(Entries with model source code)
* start *

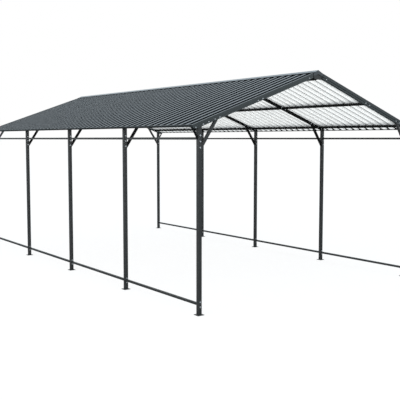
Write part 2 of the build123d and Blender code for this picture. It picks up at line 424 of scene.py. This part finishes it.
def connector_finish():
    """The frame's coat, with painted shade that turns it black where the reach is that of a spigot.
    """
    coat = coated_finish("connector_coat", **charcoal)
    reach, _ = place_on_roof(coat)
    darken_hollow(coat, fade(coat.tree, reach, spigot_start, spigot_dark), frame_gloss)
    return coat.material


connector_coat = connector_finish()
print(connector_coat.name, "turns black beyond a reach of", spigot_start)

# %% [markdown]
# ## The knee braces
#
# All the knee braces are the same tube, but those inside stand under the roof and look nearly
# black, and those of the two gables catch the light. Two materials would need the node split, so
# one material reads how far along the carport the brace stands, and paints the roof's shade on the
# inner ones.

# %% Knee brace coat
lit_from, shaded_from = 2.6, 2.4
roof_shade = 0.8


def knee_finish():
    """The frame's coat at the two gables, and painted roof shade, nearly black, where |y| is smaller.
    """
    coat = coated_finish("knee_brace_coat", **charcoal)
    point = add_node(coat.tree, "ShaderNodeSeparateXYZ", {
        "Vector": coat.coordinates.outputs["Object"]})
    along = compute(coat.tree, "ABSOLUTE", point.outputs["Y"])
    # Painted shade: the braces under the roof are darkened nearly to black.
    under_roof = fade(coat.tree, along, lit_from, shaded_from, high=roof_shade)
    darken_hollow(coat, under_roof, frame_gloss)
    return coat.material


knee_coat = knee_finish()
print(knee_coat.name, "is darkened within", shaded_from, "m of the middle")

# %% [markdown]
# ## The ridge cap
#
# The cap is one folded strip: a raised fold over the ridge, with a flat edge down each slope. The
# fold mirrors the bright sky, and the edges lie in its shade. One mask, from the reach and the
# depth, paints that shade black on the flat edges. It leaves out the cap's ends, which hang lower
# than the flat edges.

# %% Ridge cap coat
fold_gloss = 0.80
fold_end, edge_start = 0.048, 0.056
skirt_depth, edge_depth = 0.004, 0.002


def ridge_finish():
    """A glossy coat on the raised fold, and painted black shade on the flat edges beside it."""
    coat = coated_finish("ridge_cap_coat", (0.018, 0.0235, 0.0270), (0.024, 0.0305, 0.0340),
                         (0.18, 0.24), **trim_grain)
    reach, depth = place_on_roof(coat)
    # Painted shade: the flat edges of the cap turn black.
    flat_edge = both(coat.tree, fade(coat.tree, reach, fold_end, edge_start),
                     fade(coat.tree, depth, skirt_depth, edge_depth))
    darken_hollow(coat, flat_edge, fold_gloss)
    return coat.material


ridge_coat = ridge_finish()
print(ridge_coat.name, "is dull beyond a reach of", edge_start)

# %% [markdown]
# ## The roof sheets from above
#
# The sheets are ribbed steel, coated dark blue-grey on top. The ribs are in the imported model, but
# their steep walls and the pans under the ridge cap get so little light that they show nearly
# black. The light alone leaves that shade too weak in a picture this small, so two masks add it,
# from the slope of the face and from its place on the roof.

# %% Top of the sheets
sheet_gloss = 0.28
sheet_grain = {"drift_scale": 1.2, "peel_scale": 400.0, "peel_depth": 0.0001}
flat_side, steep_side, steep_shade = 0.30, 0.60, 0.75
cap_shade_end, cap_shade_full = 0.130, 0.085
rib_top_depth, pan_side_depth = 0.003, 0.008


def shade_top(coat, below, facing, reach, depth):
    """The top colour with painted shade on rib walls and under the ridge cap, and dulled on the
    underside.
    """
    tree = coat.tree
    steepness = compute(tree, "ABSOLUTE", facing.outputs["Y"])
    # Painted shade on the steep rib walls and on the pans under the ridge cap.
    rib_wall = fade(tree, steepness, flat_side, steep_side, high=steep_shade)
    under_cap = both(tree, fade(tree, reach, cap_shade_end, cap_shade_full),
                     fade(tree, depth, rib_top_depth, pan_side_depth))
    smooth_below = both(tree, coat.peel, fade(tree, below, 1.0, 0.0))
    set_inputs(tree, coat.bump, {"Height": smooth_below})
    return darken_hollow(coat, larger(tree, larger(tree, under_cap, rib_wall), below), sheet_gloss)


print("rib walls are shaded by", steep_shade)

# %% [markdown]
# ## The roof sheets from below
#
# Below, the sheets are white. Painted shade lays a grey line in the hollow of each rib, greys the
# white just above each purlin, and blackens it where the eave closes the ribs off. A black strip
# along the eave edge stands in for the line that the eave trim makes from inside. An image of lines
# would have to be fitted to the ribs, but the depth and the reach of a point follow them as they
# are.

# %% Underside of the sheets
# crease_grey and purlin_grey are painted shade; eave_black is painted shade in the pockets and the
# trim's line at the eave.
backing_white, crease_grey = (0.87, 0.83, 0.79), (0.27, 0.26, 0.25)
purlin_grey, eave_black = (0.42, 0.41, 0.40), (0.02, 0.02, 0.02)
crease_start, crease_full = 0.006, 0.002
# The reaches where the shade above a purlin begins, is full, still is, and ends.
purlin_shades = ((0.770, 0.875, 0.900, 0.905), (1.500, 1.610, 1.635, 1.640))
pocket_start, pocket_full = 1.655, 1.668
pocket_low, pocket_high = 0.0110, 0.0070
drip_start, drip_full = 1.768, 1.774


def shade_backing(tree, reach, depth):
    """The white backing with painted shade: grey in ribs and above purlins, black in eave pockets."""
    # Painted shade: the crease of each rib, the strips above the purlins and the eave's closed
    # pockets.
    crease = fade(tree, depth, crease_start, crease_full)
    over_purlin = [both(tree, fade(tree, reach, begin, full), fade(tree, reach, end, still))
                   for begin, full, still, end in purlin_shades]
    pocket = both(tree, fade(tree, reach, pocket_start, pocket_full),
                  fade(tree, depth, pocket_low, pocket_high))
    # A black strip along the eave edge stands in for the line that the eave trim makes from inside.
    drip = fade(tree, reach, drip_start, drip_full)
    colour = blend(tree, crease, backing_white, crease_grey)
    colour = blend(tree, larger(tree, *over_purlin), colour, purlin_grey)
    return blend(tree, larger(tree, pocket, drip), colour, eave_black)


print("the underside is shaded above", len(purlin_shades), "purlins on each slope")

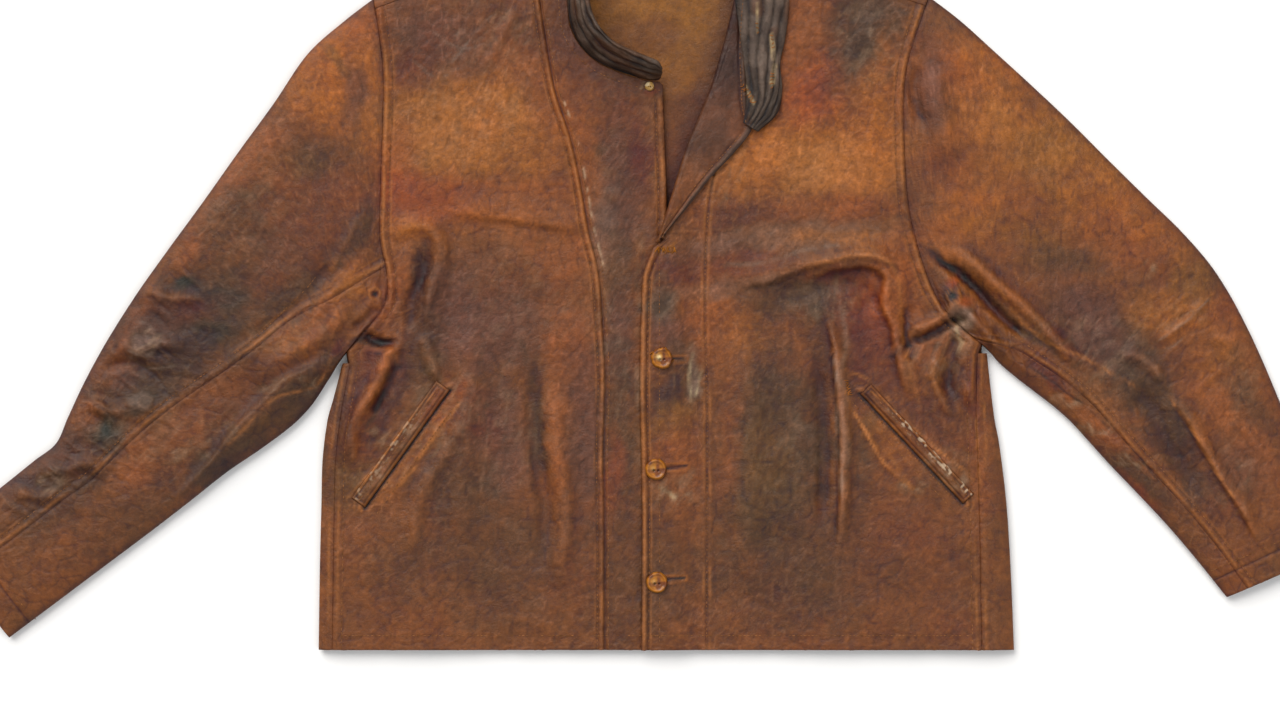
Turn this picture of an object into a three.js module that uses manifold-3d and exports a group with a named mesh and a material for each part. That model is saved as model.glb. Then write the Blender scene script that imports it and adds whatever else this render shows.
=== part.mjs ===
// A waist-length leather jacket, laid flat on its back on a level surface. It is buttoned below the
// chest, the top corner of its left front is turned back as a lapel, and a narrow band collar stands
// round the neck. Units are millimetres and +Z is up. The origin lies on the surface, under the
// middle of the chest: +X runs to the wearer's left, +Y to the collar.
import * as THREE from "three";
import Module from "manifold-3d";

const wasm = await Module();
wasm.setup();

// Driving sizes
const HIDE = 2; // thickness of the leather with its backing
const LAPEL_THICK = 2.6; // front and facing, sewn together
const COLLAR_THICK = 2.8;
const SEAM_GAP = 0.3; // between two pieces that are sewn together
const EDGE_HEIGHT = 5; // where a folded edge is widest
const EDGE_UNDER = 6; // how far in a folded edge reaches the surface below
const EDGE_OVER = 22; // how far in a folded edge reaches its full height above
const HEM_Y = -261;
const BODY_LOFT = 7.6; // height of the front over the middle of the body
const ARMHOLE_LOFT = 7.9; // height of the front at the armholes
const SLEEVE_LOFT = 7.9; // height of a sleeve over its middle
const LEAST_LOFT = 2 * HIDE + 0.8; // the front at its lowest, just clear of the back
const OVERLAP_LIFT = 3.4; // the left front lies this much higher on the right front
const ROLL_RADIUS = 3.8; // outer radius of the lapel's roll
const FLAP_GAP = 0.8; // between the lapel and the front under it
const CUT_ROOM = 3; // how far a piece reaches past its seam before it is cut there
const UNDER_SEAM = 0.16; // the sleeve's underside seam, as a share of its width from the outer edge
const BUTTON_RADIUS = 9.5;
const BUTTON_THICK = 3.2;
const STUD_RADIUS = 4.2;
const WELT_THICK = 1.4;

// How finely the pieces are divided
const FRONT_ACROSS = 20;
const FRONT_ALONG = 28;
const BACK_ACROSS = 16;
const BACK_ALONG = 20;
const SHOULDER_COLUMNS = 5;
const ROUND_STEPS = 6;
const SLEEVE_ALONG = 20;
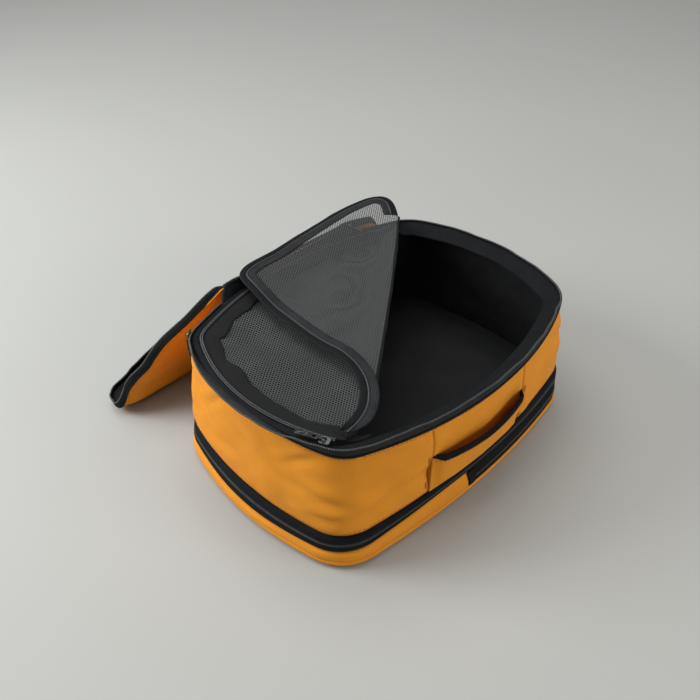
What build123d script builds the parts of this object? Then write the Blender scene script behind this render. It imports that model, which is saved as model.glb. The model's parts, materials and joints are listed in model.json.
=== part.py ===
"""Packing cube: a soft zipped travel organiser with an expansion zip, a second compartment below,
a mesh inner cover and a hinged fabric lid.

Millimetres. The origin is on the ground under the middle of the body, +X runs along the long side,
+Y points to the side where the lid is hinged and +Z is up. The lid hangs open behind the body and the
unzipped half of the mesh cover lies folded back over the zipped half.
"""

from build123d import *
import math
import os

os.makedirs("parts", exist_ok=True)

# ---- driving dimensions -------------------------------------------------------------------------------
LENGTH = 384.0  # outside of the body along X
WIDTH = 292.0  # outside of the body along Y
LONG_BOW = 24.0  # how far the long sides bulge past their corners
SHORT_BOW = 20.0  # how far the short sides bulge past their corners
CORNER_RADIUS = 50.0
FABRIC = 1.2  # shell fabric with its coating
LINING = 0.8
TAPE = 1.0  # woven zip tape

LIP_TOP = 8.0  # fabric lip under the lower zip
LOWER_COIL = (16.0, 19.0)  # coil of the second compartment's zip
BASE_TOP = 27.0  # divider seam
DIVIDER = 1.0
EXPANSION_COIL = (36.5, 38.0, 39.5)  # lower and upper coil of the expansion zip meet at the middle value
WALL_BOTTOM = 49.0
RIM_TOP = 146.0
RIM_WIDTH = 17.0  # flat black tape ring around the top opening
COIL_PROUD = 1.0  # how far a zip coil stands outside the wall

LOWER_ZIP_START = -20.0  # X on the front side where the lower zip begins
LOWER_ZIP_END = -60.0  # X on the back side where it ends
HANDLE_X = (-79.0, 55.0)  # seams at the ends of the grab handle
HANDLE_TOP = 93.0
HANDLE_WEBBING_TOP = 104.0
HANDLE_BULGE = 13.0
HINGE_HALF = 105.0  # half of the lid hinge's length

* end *

● **PROBLEM**: Write out, from the lines above, only those from the line with "What build123d script" to the line with "woven zip tape", exactly as given, including the first and the last.

● **EXERCISE ANSWER**:
What build123d script builds the parts of this object? Then write the Blender scene script behind this render. It imports that model, which is saved as model.glb. The model's parts, materials and joints are listed in model.json.
=== part.py ===
"""Packing cube: a soft zipped travel organiser with an expansion zip, a second compartment below,
a mesh inner cover and a hinged fabric lid.

Millimetres. The origin is on the ground under the middle of the body, +X runs along the long side,
+Y points to the side where the lid is hinged and +Z is up. The lid hangs open behind the body and the
unzipped half of the mesh cover lies folded back over the zipped half.
"""

from build123d import *
import math
import os

os.makedirs("parts", exist_ok=True)

# ---- driving dimensions -------------------------------------------------------------------------------
LENGTH = 384.0  # outside of the body along X
WIDTH = 292.0  # outside of the body along Y
LONG_BOW = 24.0  # how far the long sides bulge past their corners
SHORT_BOW = 20.0  # how far the short sides bulge past their corners
CORNER_RADIUS = 50.0
FABRIC = 1.2  # shell fabric with its coating
LINING = 0.8
TAPE = 1.0  # woven zip tape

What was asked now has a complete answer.